Und die nächste Studie, nach der eine Mehrheit der Befragten eine Neuaufteilung des öffentlichen Raums zugunsten von Fahrrad und ÖPNV auch auf Kosten von Parkplätzen und Fahrspuren für den Autoverkehr befürwortet. Gefragt hatte das RWI – Leibniz-Institut für Wirtschaftsforschung und des Wissenschaftszentrum Berlin für Sozialforschung (WZB), knapp 7.000 Haushalte in ganz Deutschland nahmen teil. Eine Verteuerung des motorisierten Individualverkehrs lehnt eine Mehrheit allerdings ab.
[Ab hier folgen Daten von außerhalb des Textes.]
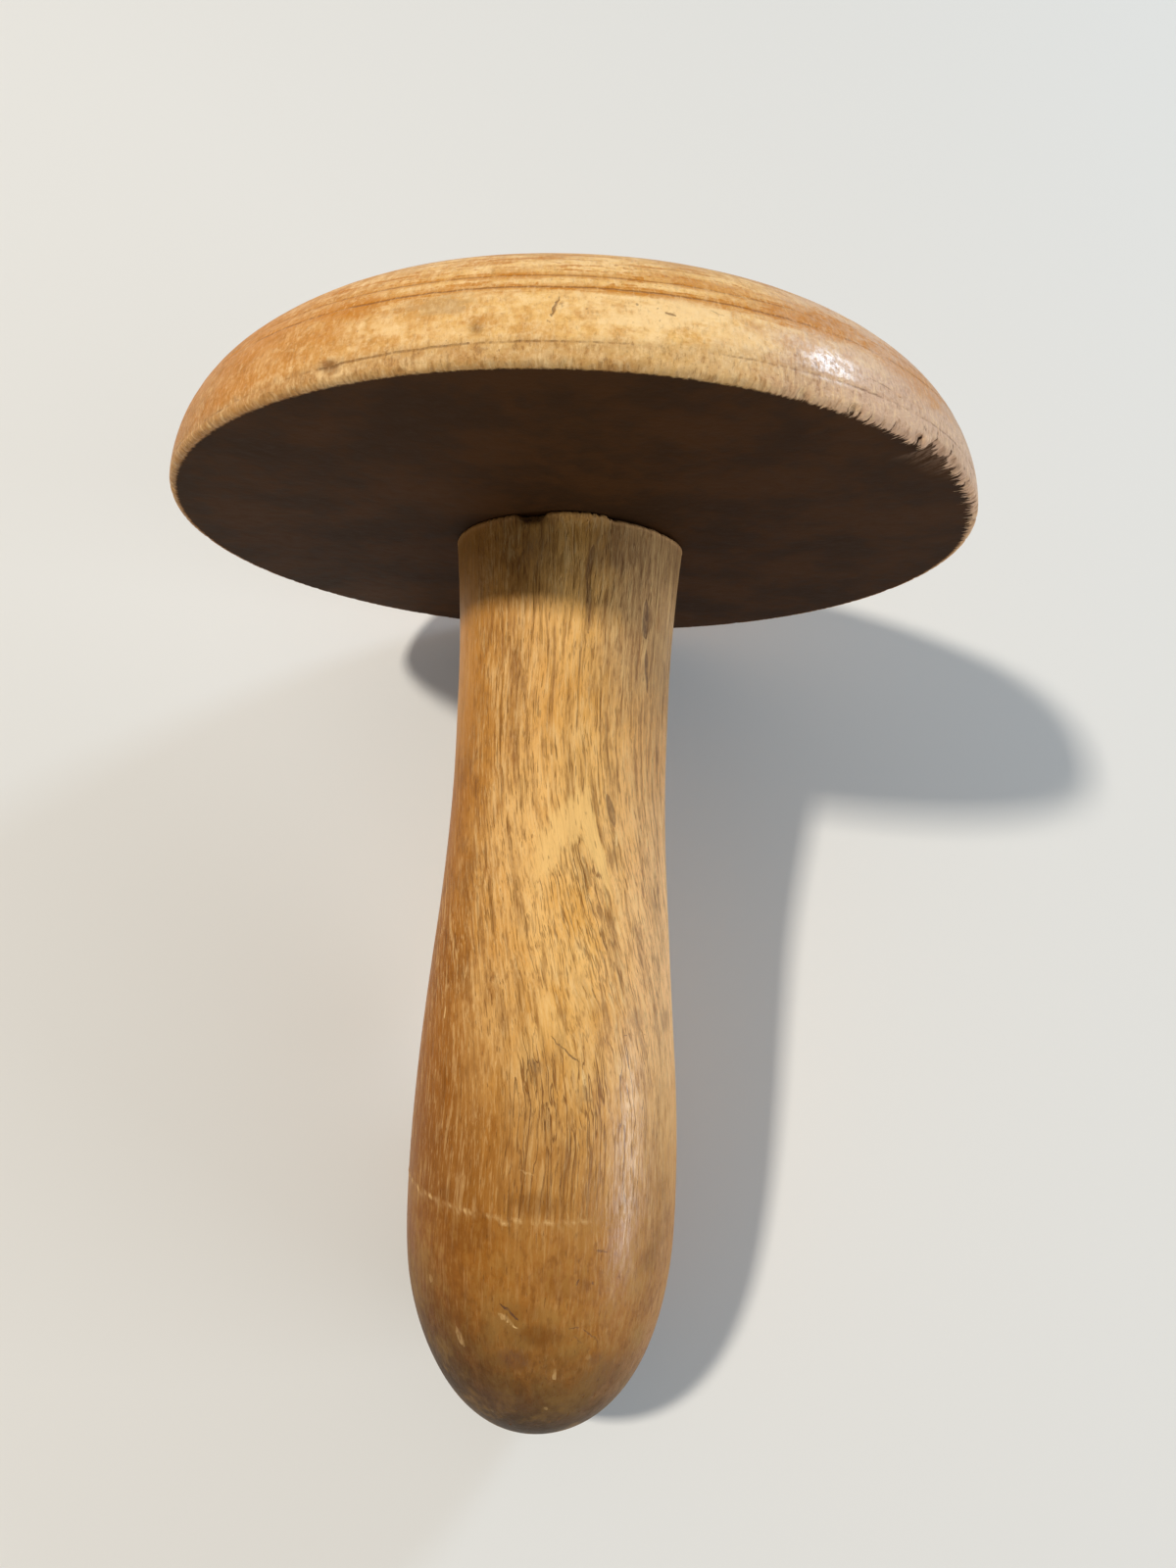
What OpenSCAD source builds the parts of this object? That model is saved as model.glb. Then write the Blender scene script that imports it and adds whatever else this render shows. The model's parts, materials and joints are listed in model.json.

Die wichtigsten Ergebnisse:

  • Rund 69 Prozent der Befragten stimmen einer Ausweisung gesonderter Fahrstreifen für Busse und Bahnen zu, nur 10 Prozent sind dagegen. Den Ausbau von Fahrradwegen auf Kosten von Autoparkplätzen befürworten 50 Prozent, 28 Prozent lehnen diesen Vorschlag ab.
  • Der Ausbau der Infrastruktur für Elektromobilität erhält mit 66 Prozent ebenfalls eine hohe Zustimmungsrate, rund 12 Prozent der Befragten sprechen sich dagegen aus.
  • Drastischere Eingriffe in die Autonutzung werden dagegen kritischer gesehen: Zwar ist rund die Hälfte der Befragten dafür, dass Fahrzeuge, die Schadstoffgrenzwerte überschreiten, ein Fahrverbot erhalten. Für eine höhere Besteuerung von Dieselautos sprechen sich jedoch nur 36 Prozent aus. Ein generelles Verbot von Fahrzeugen mit Verbrennungsmotor ab 2035 befürworten nur 28 Prozent.
  • Höhere Parkkosten in Innenstädten halten nur 21 Prozent der Befragten für wünschenswert, 57 Prozent sind gegen diese Maßnahme. Auch die Vision von autofreien Innenstädten erhält mehr Ablehnung als Zustimmung.
  • Die Zustimmung zu den betrachteten verkehrspolitischen Maßnahmen ist in Westdeutschland durchschnittlich deutlich höher als in Ostdeutschland.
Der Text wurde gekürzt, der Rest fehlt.